To continue on towards High Rock, backtrack down the side trail back to the main footpath, and turn right (north) onto the main trail to continue climbing. From here, the trail angles up a steep tributary to Bad Branch that cascades down the south face of Pine Mountain. With the stream hemmed in on all sides by sheer cliffs and steep slopes, the trail has no option but to climb along with it, never straying far from the water and ascending strenuously at times. This climb eventually begins to ease as the trail approaches its junction with the Pine Mountain Trail at mile 1.9, 1.1 miles from the turnoff to Bad Branch Falls.
At this junction, the Preserve trail and the Pine Mountain Trail become one for the rest of the journey to High Rock, bearing east over a low ridge dividing the tributary you’ve been climbing and a separate headwater stream that you will join on the last leg to High Rock. To the left (west) at this junction, the Pine Mountain Trail traverses the rim of the gorge you just climbed before heading out the ridgeline to its junction with US-119 several miles later. To continue to High Rock, follow the signs and angle right to straight ahead to continue on the combined Preserve Trail/Pine Mountain Trail. Large rock formations begin near this point and will be a companion for the rest of the hike.

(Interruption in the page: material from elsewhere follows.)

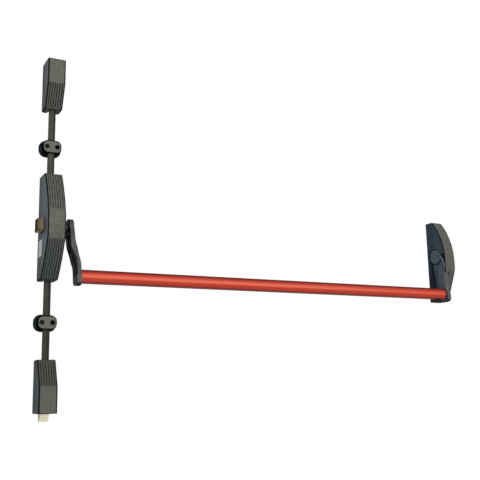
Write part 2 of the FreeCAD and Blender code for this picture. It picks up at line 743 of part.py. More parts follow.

Just 0.2 miles from the junction with the Pine Mountain Trail, the path reaches a signed T-intersection just above a small headwater stream. This marks the start of the “lollipop”-style loop option mentioned at the start of this guide. Both legs (left and right) eventually lead to High Rock, although the left turn at this junction leads more directly to the overlook and is detailed here in this guide. The right leg of the loop initially descends along this stream, crosses it, and then climbs to meet the Pine Mountain Trail again in 1.6 miles, some 0.4 miles east of High Rock.
To reach High Rock most directly at this T-intersection, turn left and climb 0.6 miles along the headwater stream to Ran Polly Gap. From there, the trail climbs 0.2 miles more to High Rock overlook. The last pitch of this climb scrambles directly up High Rock – a steep, open outcrop of sandstone that slants steeply to the south and drops off precipitously to the north. The rock looks directly out over eastern Kentucky in a near 180-degree vista, perched almost directly over the North Fork Kentucky River Valley at the base of the ridge. The town of Whitesburg is in the valley to the WNW, with the rolling hills of the Cumberland Plateau on the horizon. The coalfields of southwest Virginia peek out over the treeline behind you, to the south. After enjoying the view, either backtrack the way you came or, alternatively, continue along the Pine Mountain Trail another 0.4 miles to continue on the loop, turning right at this point to descend the mountain and return to the T-intersection mentioned above.
A lot could be written about the natural features of the Bad Branch Preserve. The steep walls of the gorge provide home to numerous creatures and keep many parts of the gorge constantly shaded. As a result, plants including eastern hemlock and rhododendron are a common sight along the trail, as are a number of moisture-loving plants in areas where persistent spray from waterfalls or other cascading headwater streams keeps things moist.
Perhaps most interesting on this hike, however, is what you don’t see. The rocks beneath you – the ones forming Pine Mountain and causing the steep grades found along the trail – are part of a unique geologic feature called a thrust-fault. All of Pine Mountain, in fact, is the result of such a thrust-fault, which happened near the Appalachians’ infancy, a time referred to as the Appalachian Orogeny (or mountain-building event). During this time, the continental plates containing North America and Africa were on a collision course, quite literally slamming into one another in slow motion and creating an immense amount of force. In terms of mountain-building, this force can do several things: it can cause a massive uplifting of high ridges (seen along the Blue Ridge on the eastern edge of the Appalachians), or it cause an accordion-like folding of rocks into parallel, upward-facing ridges and U-shaped valleys (as can be seen in the Valley and Ridge along I-81).
Pine Mountain’s thrust-fault is the result of another consequence of the immense force resulting from this continental collision. Rather than simply folding under pressure, the rocks surrounding modern-day Pine Mountain actually fractured, or broke, lifting upward and then sliding over rocks found to the north and west as the force from our continental collision pushed from the east. The result of this action was the steep-sided face of Pine Mountain – actually what remains of this original break-point when rocks were forced and angled upward. As you hike up Bad Branch, you are actually climbing the more sloped south side of the mountain to its eventual broken edge at High Rock’s summit. If you take a close look at High Rock, in fact, it’s not difficult to see that you’re actually standing on the uppermost edge of a 200 km long “block” of broken rock…all angled upward and extending well underground beyond the base of Pine Mountain.
Directions: From the junction of US-119 and KY-15 in Whitesburg, KY (at the intersection with the Pine Mountain Grill), travel south on US-119. Climb up and over Pine Mountain, passing the large parking area for the Pine Mountain Trail at the summit, and descend on switchbacks down the opposite side of the mountain to SR-932 for a total of 7.0 miles. Turn left onto SR-932 and travel 1.7 miles to the signed gravel parking area on the left.